Christophe Rauck compose de sublimes tableaux grâce au remarquable travail scénographique d’Alain Lagarde et aux lumières délicates d’Olivier Oudiou, évoquant des lieux enténébrés souvent barrés d’un tranchant faisceau, depuis la Chambre des Communes jusqu’à la prison, tombeau cryptique de Richard. Avec la présence au plateau de techniciens efficaces et précis, les gradins sont mobiles, bougent, sont lancés dans un mouvement rotatif presque effrayant comme dans l’ultime face-à-face entre Richard et la reine – Cécile Garcia Fogel, troublante et sombre – toute de blanc vêtue comme son époux défait, en chemise longue, emportés tous deux dans le tourbillon de l’Histoire.
Le texte shakespearien, formidablement servi ici, résonne clairement, les mots flamboient et on ne peut pas ne pas citer la dernière scène de l’acte III, où le jardinier à l’allure inquiétante – Pierre-Henri Puente sur une échelle au lointain, le visage recouvert d’un masque défigurant – annonce à la reine la déchéance à venir du roi dans un discours empreint malgré tout d’une vibrante poésie dans la traduction de Jean-Michel Déprats :
« Pauvre reine, si cela pouvait adoucir ta condition,
Je voudrais que mon art subisse ta malédiction.
Ici, elle a versé une larme.
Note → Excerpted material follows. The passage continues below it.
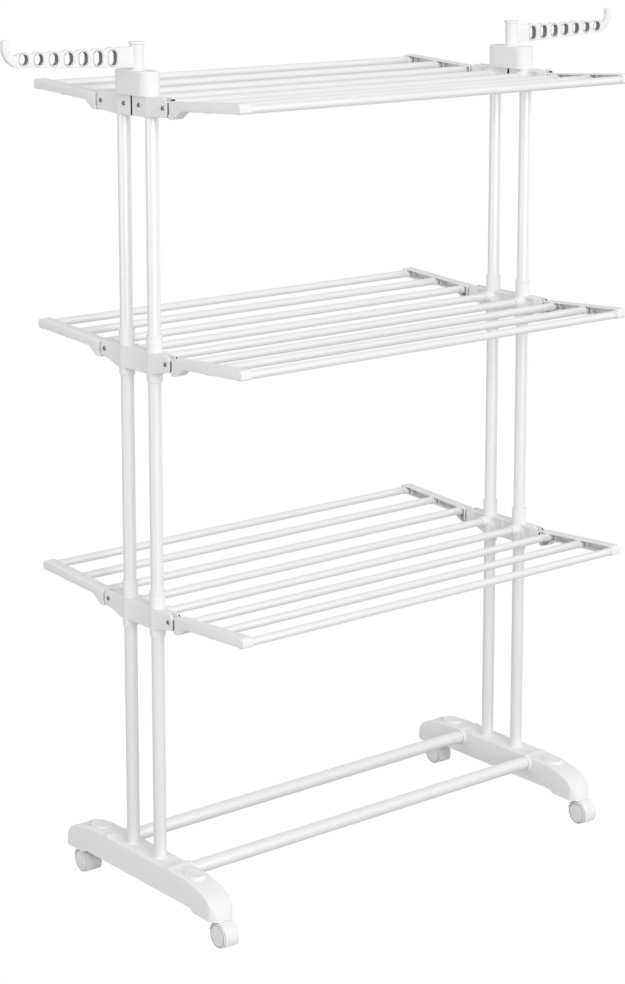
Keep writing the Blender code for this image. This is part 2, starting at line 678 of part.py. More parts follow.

Ici, à cette place
Je planterai un massif de rue, cette plante amère, herbe de grâce.
Bientôt on la verra, symbole de pitié
Fleurir en souvenir d’une reine éplorée » (III, 4 )
Pour finir, revenons sur la figure de Richard et sur l’authentique incarnation qu’en propose Micha Lescot. Son personnage, singularisé par rapport aux autres qui gravitent autour de lui pour mieux le servir au théâtre qu’en tant que roi, est travaillé en profondeur et dévoile avec une obscure brillance un homme en pleine possession du pouvoir royal, au sommet d’une Angleterre avec laquelle il va peu à peu se retrouver en rupture, ce qui va le précipiter dans l’abîme. Car il est le roi qui rompt avec son peuple. La volonté obsessionnelle et inarrêtable de mener à tout prix une guerre sur le sol irlandais dès le premier acte atteste pleinement de ce divorce consommé. Seul ou mal entouré, il s’éloigne et se découvre simple homme – au sens propre comme dans la scène de destitution où il quitte ses vêtements pour ne garder qu’une chemise longue, à peine garante de sa dignité. Le jeu fiévreux de Micha Lescot montre les angles morts, les tourments d’un homme découvert, déclassé qui court à sa perte. Un roi nu ou presque, au bord de la folie, à moins qu’il n’atteigne ici la plus grande sagesse dont il n’ait jamais pu être capable avec la couronne d’Angleterre sur la tête. Un roi nu ou presque tantôt déchirant dans son désespoir tantôt drôle dans son cynisme à l’égard de ceux qui le supplantent, le trahissent. Et cette couronne qu’il enfile sans user de ses mains, en rampant à quatre pattes avant de la donner à Bolingbroke devient métonymiquement sa malédiction à lui. Il le perçoit distinctement et l’exprime avec une extraordinaire acuité qui lui confère toute sa paradoxale grandeur, conscient de la submersion prochaine qui va l’emporter – comme l’annonce la monumentale projection au lointain, créée par Étienne Guiol, du flux et le reflux des vagues gagnant peu à peu en hauteur.
Ce splendide Richard II, intelligemment relu et mis en scène, joué avec virtuosité exerce un troublant magnétisme sur les spectateurs, et prend très légitimement sa place parmi les créations de cette pièce qui compteront dans l’histoire du Festival d’Avignon. Quittant le Gymnase du lycée Aubanel, on reste encore frappé par la modernité toujours extraordinaire du théâtre de Shakespeare et les échos contemporains de la pièce. « Elle résonne avec le monde d’aujourd’hui (…) disons que certains éléments résonnent avec l’actualité » comme l’affirme Christophe Rauck. Facilité du parallèle avec lequel il convient de rester prudent ? Certainement. Pourtant ne faudrait-il pas considérer davantage nombre de récits au théâtre à l’exemple de Richard II, comme autant de précieux vade-mecum. Des récits réputés superficiels mais éclairant souvent un chemin sûr à suivre. Y compris dans l’exercice du pouvoir sans doute.